Recipe by Lorac
A simple and elegant way to prepare fillets of sole. Garnish with fresh dill and serve with steamed baby carrots and pea pods.
- 1 1⁄2 lbs skinless sole fillets
- white pepper
- 1⁄2 lemon, juice of
- 1 egg yolk
- 1⁄3 cup milk
- 4 ounces havarti cheese, shredded
- 2 teaspoons finely chopped fresh dill or 1⁄2 dried dill
Directions See How It's Made
- Preheat oven to 450°F.
- Season fillets with salt, pepper and lemon juice and cut fillets into strips, 5 to 6 inches long and 1 to 1 1/2 inches wide.
- Roll up each strip like a pinwheel and secure with a toothpick.

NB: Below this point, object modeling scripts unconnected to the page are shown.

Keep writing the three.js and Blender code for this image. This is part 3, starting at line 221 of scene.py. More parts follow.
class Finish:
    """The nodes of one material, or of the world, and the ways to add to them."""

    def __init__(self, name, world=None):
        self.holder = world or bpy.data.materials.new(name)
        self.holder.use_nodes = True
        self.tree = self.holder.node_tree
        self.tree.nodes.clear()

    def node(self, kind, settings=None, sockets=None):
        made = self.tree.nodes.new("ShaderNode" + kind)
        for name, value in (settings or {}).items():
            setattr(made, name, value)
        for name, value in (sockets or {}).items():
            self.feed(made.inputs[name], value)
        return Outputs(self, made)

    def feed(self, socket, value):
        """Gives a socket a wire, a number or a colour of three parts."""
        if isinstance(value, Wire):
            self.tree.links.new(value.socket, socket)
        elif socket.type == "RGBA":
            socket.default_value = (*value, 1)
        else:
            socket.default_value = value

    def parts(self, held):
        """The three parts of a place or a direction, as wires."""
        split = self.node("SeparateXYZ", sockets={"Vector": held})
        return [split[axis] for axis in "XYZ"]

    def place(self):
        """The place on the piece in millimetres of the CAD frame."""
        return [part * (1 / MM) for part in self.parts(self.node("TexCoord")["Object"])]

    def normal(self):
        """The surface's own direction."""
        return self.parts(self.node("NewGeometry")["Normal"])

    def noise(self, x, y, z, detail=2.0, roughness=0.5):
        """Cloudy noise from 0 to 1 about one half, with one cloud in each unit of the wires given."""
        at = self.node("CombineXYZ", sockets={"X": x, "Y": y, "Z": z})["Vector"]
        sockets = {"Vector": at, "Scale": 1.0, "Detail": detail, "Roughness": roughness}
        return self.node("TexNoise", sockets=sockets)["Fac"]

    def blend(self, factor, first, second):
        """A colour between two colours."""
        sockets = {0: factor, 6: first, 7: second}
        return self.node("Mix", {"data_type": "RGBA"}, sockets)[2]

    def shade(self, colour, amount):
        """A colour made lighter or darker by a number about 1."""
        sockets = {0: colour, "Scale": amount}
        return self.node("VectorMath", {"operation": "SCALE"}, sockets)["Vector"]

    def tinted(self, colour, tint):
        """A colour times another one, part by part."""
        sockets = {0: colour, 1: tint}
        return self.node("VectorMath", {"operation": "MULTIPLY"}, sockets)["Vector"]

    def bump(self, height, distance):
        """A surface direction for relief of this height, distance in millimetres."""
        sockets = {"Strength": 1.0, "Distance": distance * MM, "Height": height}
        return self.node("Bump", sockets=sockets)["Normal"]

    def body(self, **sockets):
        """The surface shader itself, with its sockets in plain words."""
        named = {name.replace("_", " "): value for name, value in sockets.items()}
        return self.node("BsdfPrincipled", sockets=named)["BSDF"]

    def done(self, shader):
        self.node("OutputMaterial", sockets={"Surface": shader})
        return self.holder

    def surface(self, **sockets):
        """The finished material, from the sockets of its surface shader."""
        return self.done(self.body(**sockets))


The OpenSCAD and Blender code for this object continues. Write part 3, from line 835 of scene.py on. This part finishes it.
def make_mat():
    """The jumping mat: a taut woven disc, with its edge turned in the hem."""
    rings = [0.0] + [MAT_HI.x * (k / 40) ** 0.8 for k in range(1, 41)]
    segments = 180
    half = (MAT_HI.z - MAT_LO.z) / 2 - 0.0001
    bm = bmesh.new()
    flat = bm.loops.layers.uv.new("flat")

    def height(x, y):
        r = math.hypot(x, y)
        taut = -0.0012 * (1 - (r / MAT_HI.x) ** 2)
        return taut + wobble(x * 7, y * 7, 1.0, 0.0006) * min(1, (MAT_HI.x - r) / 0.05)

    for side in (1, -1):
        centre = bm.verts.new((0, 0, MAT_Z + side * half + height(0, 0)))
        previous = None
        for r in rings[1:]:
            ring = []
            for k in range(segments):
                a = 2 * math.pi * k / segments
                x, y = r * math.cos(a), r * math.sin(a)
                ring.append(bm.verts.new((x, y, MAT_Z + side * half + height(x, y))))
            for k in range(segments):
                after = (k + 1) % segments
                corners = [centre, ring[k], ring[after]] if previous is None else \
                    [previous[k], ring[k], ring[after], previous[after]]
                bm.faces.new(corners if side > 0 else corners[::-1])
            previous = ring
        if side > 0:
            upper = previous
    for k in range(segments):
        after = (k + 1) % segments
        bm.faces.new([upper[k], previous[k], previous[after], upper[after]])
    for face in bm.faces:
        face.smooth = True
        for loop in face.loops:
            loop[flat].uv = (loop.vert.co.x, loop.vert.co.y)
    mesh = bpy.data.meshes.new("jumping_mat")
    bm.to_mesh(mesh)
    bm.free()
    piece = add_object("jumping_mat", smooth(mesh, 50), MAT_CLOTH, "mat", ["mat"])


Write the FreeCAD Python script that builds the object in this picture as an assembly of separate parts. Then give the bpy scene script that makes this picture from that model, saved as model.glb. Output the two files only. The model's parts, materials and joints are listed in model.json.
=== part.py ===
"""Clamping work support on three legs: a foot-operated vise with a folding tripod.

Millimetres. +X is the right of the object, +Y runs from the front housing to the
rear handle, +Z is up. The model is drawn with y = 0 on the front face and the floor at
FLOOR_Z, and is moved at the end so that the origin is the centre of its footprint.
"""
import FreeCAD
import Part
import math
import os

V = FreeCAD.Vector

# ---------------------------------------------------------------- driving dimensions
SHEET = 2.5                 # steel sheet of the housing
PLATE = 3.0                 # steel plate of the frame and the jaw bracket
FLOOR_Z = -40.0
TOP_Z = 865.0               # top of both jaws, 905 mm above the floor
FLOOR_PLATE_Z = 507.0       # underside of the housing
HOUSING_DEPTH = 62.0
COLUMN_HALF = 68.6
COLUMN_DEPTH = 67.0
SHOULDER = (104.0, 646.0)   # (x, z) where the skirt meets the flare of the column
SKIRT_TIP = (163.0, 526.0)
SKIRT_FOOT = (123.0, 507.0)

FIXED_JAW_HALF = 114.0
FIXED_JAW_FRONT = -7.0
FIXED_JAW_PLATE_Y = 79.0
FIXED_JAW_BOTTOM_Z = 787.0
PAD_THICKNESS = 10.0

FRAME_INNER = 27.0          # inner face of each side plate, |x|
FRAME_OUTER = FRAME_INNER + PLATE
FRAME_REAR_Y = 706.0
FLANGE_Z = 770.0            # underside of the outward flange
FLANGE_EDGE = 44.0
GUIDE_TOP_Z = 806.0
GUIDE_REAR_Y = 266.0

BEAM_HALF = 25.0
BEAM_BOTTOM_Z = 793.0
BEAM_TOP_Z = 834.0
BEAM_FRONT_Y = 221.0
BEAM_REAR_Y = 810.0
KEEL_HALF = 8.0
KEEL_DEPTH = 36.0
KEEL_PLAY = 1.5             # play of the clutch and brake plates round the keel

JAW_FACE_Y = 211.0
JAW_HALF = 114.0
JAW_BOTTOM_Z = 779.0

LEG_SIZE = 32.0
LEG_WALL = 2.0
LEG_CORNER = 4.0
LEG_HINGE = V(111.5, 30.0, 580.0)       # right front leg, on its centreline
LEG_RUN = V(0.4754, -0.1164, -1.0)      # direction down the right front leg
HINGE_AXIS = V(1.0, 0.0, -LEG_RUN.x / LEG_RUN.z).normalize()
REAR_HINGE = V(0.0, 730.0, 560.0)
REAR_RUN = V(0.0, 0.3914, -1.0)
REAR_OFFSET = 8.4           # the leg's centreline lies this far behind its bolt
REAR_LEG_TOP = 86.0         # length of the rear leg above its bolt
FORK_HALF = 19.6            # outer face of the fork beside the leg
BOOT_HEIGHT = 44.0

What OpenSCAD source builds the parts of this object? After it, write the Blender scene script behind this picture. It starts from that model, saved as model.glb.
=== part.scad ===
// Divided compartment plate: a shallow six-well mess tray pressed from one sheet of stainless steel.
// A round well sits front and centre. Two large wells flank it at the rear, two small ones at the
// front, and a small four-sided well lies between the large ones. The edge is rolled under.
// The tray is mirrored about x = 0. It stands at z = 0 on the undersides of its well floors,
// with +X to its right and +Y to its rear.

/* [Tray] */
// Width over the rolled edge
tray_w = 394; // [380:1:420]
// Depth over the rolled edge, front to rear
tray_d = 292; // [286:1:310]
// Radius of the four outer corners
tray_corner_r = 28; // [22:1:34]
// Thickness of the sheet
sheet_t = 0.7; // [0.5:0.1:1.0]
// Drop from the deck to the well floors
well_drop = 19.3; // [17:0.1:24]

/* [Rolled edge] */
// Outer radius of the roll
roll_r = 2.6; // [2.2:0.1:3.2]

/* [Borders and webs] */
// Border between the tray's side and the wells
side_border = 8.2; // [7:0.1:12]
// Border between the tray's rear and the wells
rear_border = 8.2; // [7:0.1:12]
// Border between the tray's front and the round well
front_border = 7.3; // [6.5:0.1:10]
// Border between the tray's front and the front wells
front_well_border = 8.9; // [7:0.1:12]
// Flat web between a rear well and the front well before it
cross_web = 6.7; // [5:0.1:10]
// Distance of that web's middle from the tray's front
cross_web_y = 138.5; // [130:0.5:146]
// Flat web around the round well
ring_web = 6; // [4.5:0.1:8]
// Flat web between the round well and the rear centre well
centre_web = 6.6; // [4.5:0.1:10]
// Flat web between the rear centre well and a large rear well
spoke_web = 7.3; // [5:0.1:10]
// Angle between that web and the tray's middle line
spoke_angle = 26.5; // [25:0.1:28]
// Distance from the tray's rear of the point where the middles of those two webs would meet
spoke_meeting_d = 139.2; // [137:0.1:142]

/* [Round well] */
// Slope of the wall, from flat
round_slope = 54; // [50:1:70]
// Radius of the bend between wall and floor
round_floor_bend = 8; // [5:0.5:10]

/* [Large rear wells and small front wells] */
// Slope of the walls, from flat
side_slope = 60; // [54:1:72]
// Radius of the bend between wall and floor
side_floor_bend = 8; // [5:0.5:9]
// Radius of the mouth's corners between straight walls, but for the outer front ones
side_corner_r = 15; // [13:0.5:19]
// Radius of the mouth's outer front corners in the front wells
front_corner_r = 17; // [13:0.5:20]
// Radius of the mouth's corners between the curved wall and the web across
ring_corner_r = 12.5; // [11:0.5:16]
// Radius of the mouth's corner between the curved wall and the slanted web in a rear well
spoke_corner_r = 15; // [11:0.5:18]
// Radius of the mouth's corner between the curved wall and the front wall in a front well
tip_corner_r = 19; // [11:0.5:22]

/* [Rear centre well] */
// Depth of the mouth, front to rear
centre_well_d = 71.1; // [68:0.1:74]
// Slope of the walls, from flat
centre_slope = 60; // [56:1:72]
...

- Place in a single layer in an oiled baking dish.
- In a heavy sauce pan (or double boiler) over low heat, beat milk and egg yolk until well blended and stir until mixture thickens enough to coat a spoon.
- Add cheese and dill and continue to stir until cheese is melted, cover with plastic wrap and set aside.
- Bake fish 5-8 minutes or until center is opaque and remove to serving dish.
- Reheat sauce using liquid from baking dish or more milk if necessary and spoon over fish.